Compromising and collaborating are essential tools used to ensure a peaceful work environment. These two concepts are necessary to balance opinions, ensuring that disagreements do not become arguments. Compromise and collaboration leave both parties partially or fully satisfied and can help solve the immediate dispute and establish the building blocks for more constructive workplace relationships.
Phrases to Disarm Disagreements
The following expressions will help to smooth over disagreements:
- I see what you’re saying, however if we do that…
- I understand where you are coming from, however… If you look at it this way…
- There is some truth to what you’re saying, however… Consider this…
- I’m not sure I agree with you on… have you ever considered…
- I have a completely different opinion on that. Try looking at it this way…
- I’m afraid I disagree.
- I don’t see it that way.
- I respectfully disagree.
Tip: try not to use the word “but” when making your point. In some instances, the word “but” may sound dismissive of the other persons’ ideas or opinions.

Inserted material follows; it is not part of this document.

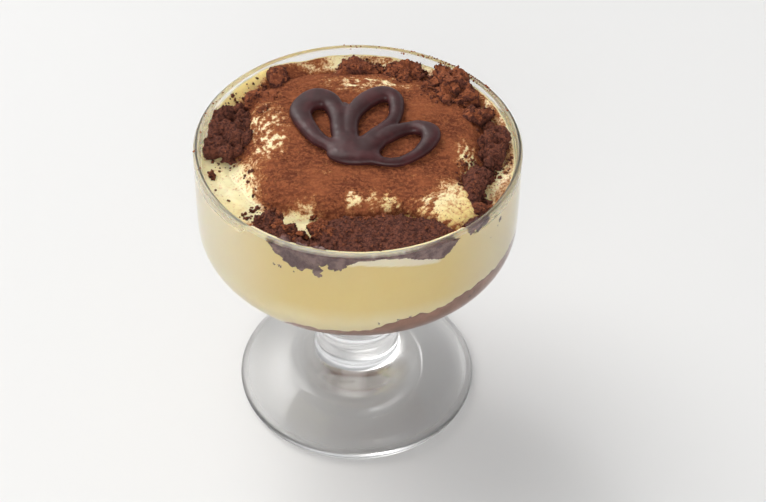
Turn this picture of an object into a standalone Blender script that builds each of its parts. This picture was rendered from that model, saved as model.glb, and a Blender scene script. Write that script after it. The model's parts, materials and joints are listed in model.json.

“The beginning of thought is in disagreement – not only with others but also with ourselves.” – Eric Hoffer.
At some point in time, you will disagree with a colleague, coworker or manager at work. And that’s part of being professional and competent – as long as you know how to express your opinion respectfully. By following the tips we outlined above, you should be able to have open and honest disagreements without sacrificing trust or respect in the workplace. Remember, it’s okay to disagree – make sure you do so respectfully.